Pushing 30 when he was part of Shelbourne's European run, Moore had just returned to Dublin after playing for over a decade in England, largely for Middlesbrough.

He was the only player who had been capped for Ireland at the time, having earned 8 caps back when Mick McCarthy was still finding his feet as Ireland manager in 1996. Weso would only earn his first international cap in 2008.
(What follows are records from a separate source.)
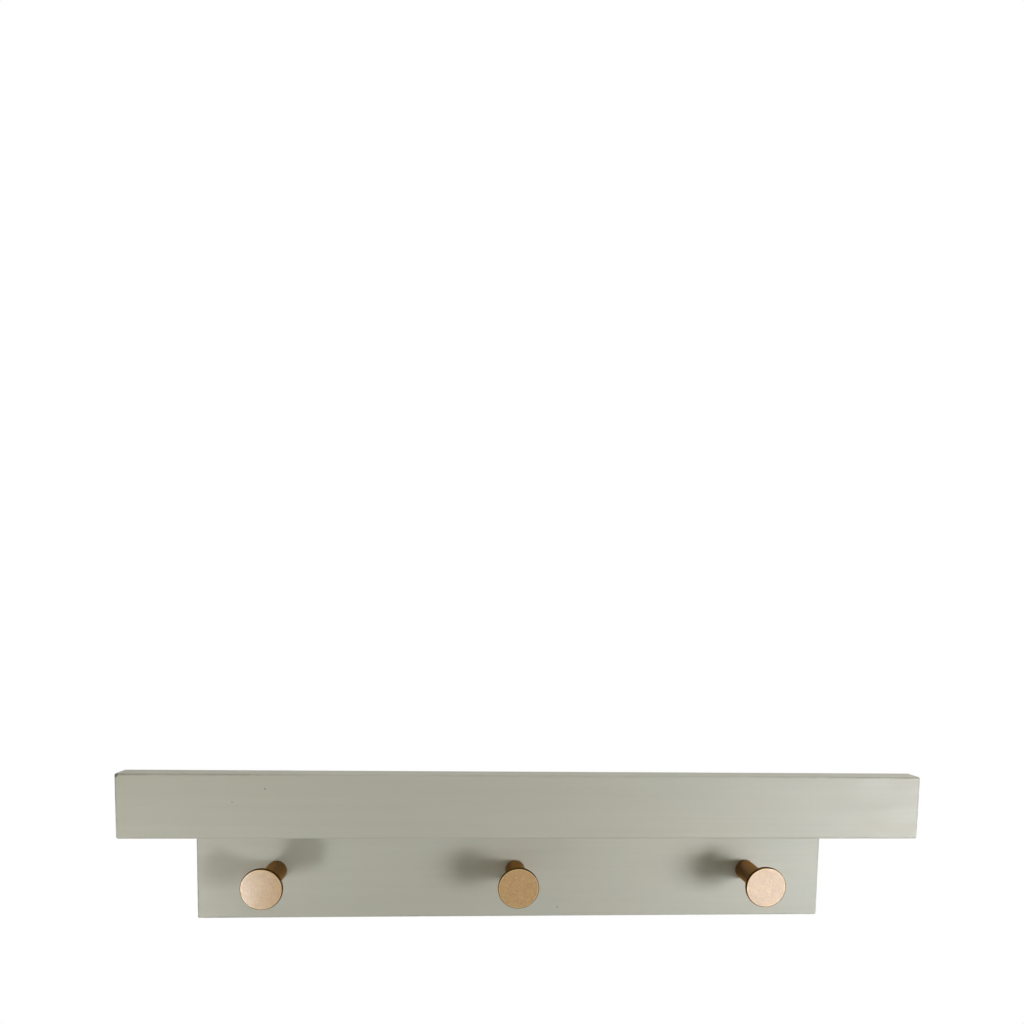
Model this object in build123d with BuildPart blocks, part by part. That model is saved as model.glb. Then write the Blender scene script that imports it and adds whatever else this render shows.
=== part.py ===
from build123d import *
from math import radians, tan
import os

# Wall-hung peg rail with a shelf.
#
# Three boards of one stock make a stepped profile: the peg rail lies against the wall,
# the deck stands out from the rail's top, and the lip stands up along the deck's front.
# Millimetres. The origin is the middle of the rail's back face, where it meets the wall.
# +X runs along the boards, +Y points into the wall and +Z is up.

# ---------------------------------------------------------------- driving dimensions

# Boards
board_length = 600.0
board_thickness = 16.0
rail_height = 136.0
deck_depth = 136.0  # from the rail's front to the lip's back
lip_height = 48.0
arris = 1.0  # chamfer along the eased edges

# Pegs
peg_names = ["peg_left", "peg_centre", "peg_right"]
peg_inset = 74.0  # outer pegs' axes from the boards' ends
peg_height = 46.0  # peg's axis above the rail's bottom edge
peg_projection = 52.0  # from the rail's front to the peg's face
peg_head_radius = 18.5
peg_head_thickness = 3.0
peg_head_chamfer = 0.4  # round the front of the head
peg_post_radius = 9.5

# Pan-headed machine screws that hold the pegs from behind the rail
bolt_radius = 2.0
bolt_head_radius = 4.0
bolt_head_height = 2.6
bolt_head_chamfer = 0.8
bolt_engagement = 13.0  # length inside the peg
bolt_slip = 0.25  # clearance round the bolt in the wood
bolt_head_slip = 0.5  # room round the head in its counterbore
bolt_sink = 1.6  # head's top below the rail's back

# Wooden dowels, glued into blind holes
dowel_radius = 3.0
dowel_slip = 0.1  # glue line round a dowel
dowel_reach = 20.0  # length inside the deck
dowel_cover = 5.0  # wood left between a blind hole and the board's face
lip_dowel_count = 3
lip_dowel_inset = 60.0  # outer dowels' axes from the boards' ends

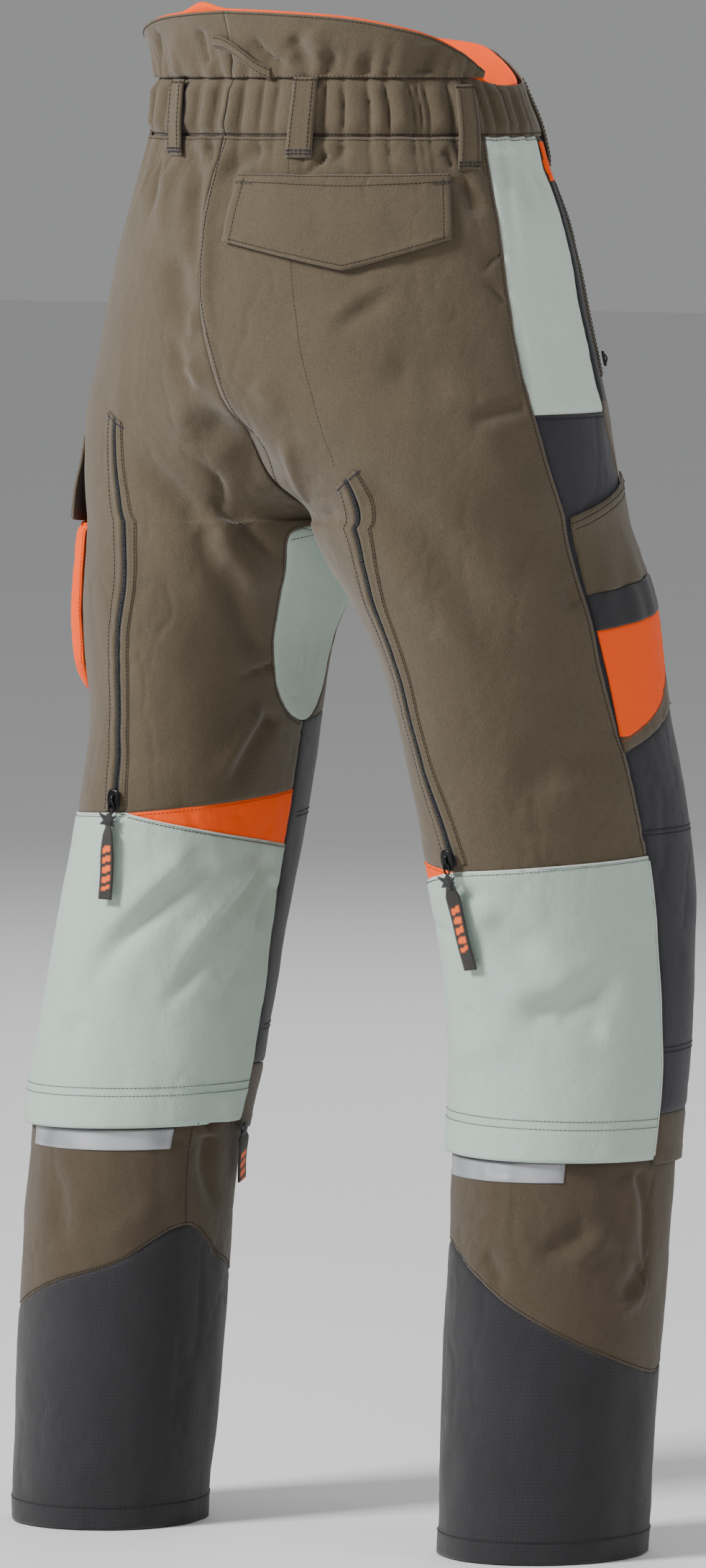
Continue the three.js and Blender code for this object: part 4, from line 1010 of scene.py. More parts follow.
def row_tree(name, shape):
    """Geometry tree that sets small pieces end to end along the edges of a path."""
    tree = bpy.data.node_groups.new(name, "GeometryNodeTree")
    add = tree.interface.new_socket
    add("Path", in_out="INPUT", socket_type="NodeSocketGeometry")
    add("Pitch", in_out="INPUT", socket_type="NodeSocketFloat")
    add("Piece Length", in_out="INPUT", socket_type="NodeSocketFloat")
    add("Piece Width", in_out="INPUT", socket_type="NodeSocketFloat")
    add("Sway", in_out="INPUT", socket_type="NodeSocketFloat")
    add("Seed", in_out="INPUT", socket_type="NodeSocketInt")
    add("Finish", in_out="INPUT", socket_type="NodeSocketMaterial")
    add("Row", in_out="OUTPUT", socket_type="NodeSocketGeometry")
    node, link = tree.nodes.new, tree.links.new
    enter, leave = node("NodeGroupInput"), node("NodeGroupOutput")
    curve, resample = node("GeometryNodeMeshToCurve"), node("GeometryNodeResampleCurve")
    resample.mode = "LENGTH"
    link(enter.outputs["Path"], curve.inputs["Mesh"])
    link(curve.outputs["Curve"], resample.inputs["Curve"])
    link(enter.outputs["Pitch"], resample.inputs["Length"])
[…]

In December 2013, he was appointed as youth team coach at Carlisle United during Graham Kavanagh's spell as manager. He's still there working as the Academy Manager.

Ollie Cahill

Born in Clonmel, Cahill won five League titles with three different clubs, Shelbourne (2003, 2004, 2006), Drogheda United (2007) and Shamrock Rovers (2010). He was a mainstay on the left wing during the famous European run.

Currently works as a player executive with the PFAI, dealing with contractual disputes, education and player welfare.

Jason Byrne

Byrne is the all-time top League of Ireland goalscorer in the Champions League with five goals and the only man to top the League scoring charts four years running. Those being the years he played with Shelbourne, 2003 - 2006.

Along with Hoolahan, he is the only member of the team still playing. He is still attempting to overhaul Brendan Bradley's all-time League of Ireland goalscoring record having moved to UCD from Bray during the off-season.


Jim Crawford

Despite playing his youth football with Rangers, Crawford avoided being booed in Lansdowne Road (possibly because he never played internationally against Ireland). He began his senior career with Bohemians in the early 90s, winning the Young Player of the year award in the 1993-94 season.

He joined Shels in 2000 and stayed until early 2007 after the collapse occurred. Thereafter, left for Sporting Fingal. In the Deportivo game, he was brought on around the hour mark for Wes Hoolahan.

Holds dual nationality between Ireland and the US, having been born in Chicago.